5. The system according to claim 4, further comprising a processor adapted to manage said VMR systems with at least one of rerouting, multi-hopping and mesh capabilities.

6. The system according to claim 1 , further comprising a remotely enabled internal locking mechanism disposed in said VMR system that selectively locks at least one component of said VMR system.

7. A method for upgrading a meter, comprising: mounting a VMR system on an existing meter at an installation site of said meter, said VMR system comprising: at least one image capture device; a processor in communication with said at least one image capture device and adapted to process images received from said at least one image capture device; at least one power source; at least one light source for illuminating a meter face of the existing meter with intensity for capturing an image of the meter face with said at least one image capture device; and a tamper-resistant encapsulating enclosure for housing said processor and said at least one image capture device.

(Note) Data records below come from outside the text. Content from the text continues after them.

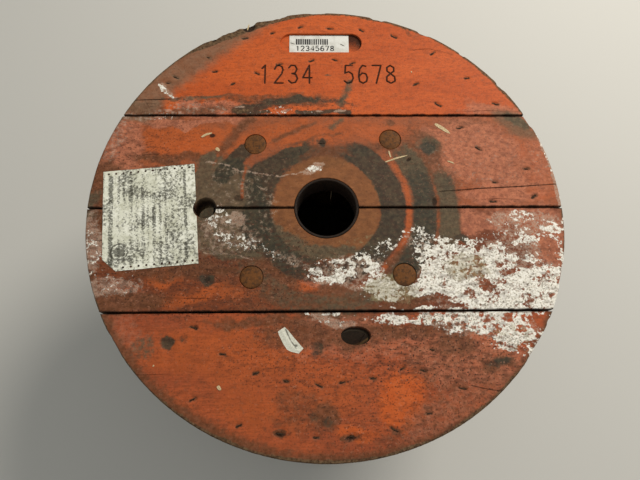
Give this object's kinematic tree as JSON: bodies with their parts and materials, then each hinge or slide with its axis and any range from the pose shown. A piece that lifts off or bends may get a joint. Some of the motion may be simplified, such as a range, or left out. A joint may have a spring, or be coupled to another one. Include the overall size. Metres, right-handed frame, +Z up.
{
  "type": "wooden cable drum",
  "caption": "Returnable wooden cable drum: two round flanges of crossed boards on a stave barrel, steel arbor bushes and tie bolts.",
  "frame": {"origin": "centre of the lower flange's outer face, on the floor", "axes": "+Z up along the drum's axis, +Y towards the board with the number plate, +X along the outer boards"},
  "size_m": [0.8, 0.8, 0.4964],
  "materials": {
    "stained_board": "sawn softwood with a thin worn orange-red stain, dirty",
    "raw_stave": "planed softwood staves, unpainted, dusty",
    "rusted_bush": "cut steel tube, rusted brown",
    "rusted_bolt": "forged steel, rusted brown",
    "plate": "white sheet with printed bars, dirty",
    "label_paper": "glued paper, grey with dirt"
  },
  "bodies": {
    "root": {"upper_outer_board_1": "stained_board", "upper_outer_board_2": "stained_board", "upper_outer_board_3": "stained_board", "upper_outer_board_4": "stained_board", "upper_inner_board_1": "stained_board", "upper_inner_board_2": "stained_board", "upper_inner_board_3": "stained_board", "upper_inner_board_4": "stained_board", "upper_inner_board_5": "stained_board", "lower_inner_board_1": "stained_board", "lower_inner_board_2": "stained_board", "lower_inner_board_3": "stained_board", "lower_inner_board_4": "stained_board", "lower_inner_board_5": "stained_board", "lower_outer_board_1": "stained_board", "lower_outer_board_2": "stained_board", "lower_outer_board_3": "stained_board", "lower_outer_board_4": "stained_board", "stave_01": "raw_stave", "stave_02": "raw_stave", "stave_03": "raw_stave", "stave_04": "raw_stave", "stave_05": "raw_stave", "stave_06": "raw_stave", "stave_07": "raw_stave", "stave_08": "raw_stave", "stave_09": "raw_stave", "stave_10": "raw_stave", "stave_11": "raw_stave", "stave_12": "raw_stave", "stave_13": "raw_stave", "stave_14": "raw_stave", "stave_15": "raw_stave", "stave_16": "raw_stave", "stave_17": "raw_stave", "stave_18": "raw_stave", "stave_19": "raw_stave", "stave_20": "raw_stave", "stave_21": "raw_stave", "stave_22": "raw_stave", "stave_23": "raw_stave", "stave_24": "raw_stave", "upper_bush": "rusted_bush", "lower_bush": "rusted_bush", "tie_bolt_1": "rusted_bolt", "washer_1": "rusted_bolt", "nut_1": "rusted_bolt", "tie_bolt_2": "rusted_bolt", "washer_2": "rusted_bolt", "nut_2": "rusted_bolt", "tie_bolt_3": "rusted_bolt", "washer_3": "rusted_bolt", "nut_3": "rusted_bolt", "tie_bolt_4": "rusted_bolt", "washer_4": "rusted_bolt", "nut_4": "rusted_bolt", "number_plate": "plate", "paper_label": "label_paper"}
  },
  "joints": []
}
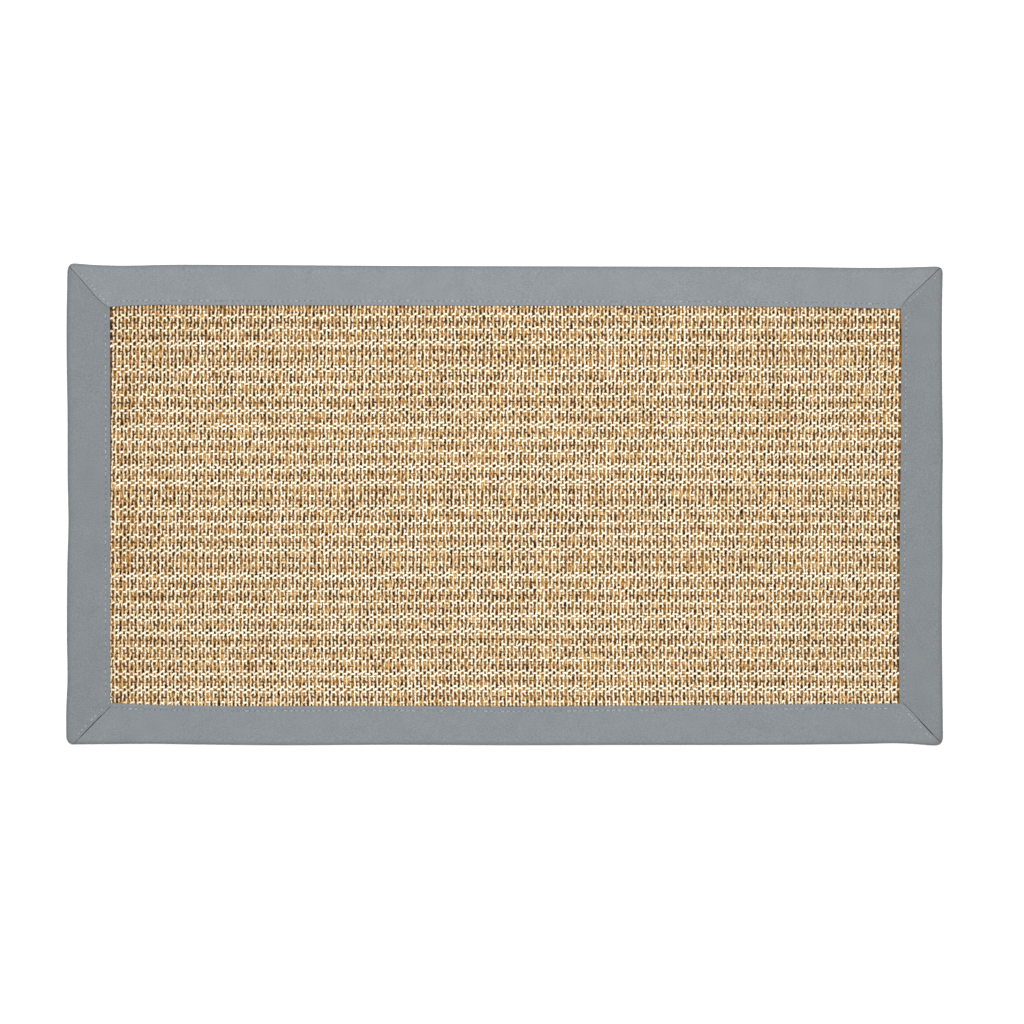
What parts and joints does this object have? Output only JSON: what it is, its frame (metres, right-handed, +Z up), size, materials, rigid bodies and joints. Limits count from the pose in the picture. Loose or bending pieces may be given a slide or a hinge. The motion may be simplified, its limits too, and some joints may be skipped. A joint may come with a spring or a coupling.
{
  "type": "rug",
  "caption": "Flat rectangular woven sisal rug with fine cross ribs, edged all round by a wide folded cloth border with mitred corners.",
  "frame": {"origin": "middle of the rug's outline, on the floor under it", "axes": "+X along the rug's length, +Y across it towards the picture's upper edge, +Z up through its face"},
  "size_m": [1.1017, 0.6057, 0.0068],
  "materials": {
    "sisal": "matt twisted sisal yarn, cream and tan with dark brown gaps",
    "border_cloth": "matt grey woven cotton tape"
  },
  "bodies": {
    "root": {"sisal_field": "sisal", "border_top": "border_cloth", "border_right": "border_cloth", "border_bottom": "border_cloth", "border_left": "border_cloth"}
  },
  "joints": []
}
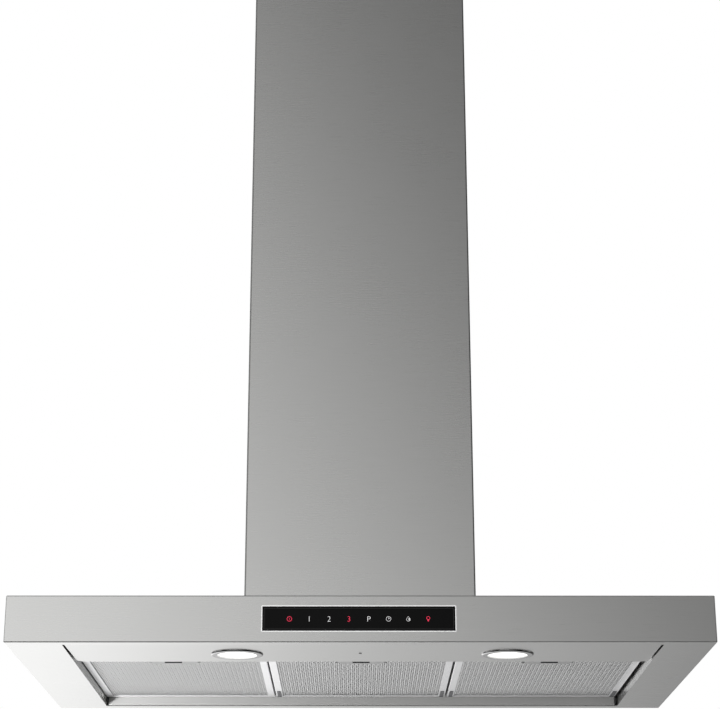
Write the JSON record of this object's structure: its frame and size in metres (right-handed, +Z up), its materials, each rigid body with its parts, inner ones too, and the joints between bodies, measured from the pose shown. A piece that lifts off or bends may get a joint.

8. The method according to claim 7, further comprising extracting meter dial angles and indicia on the meter face and translating then into digitized numerical values.

9. The method according to claim 7, further comprising communicating data and images between said processor and a control center.

10. The method according to claim 7, further comprising networking together a plurality of said VMR systems.

1 1. The method according to claim 10, further comprising managing said VMR systems with at least one of rerouting, multi-hopping and mesh capabilities.

12. The method according to claim 7, further comprising managing power consumption and condition of said at least one power source.

13. The method according to claim 7, further comprising performing data analysis of measurements of said meter.

14. The method according to claim 7, further comprising performing reading of the meter automatically in programmable intervals.

15. The method according to claim 7, further comprising performing reading of the meter asynchronously on demand.

16. The method according to claim 7, wherein the upgrading is performed without dismantling the meter.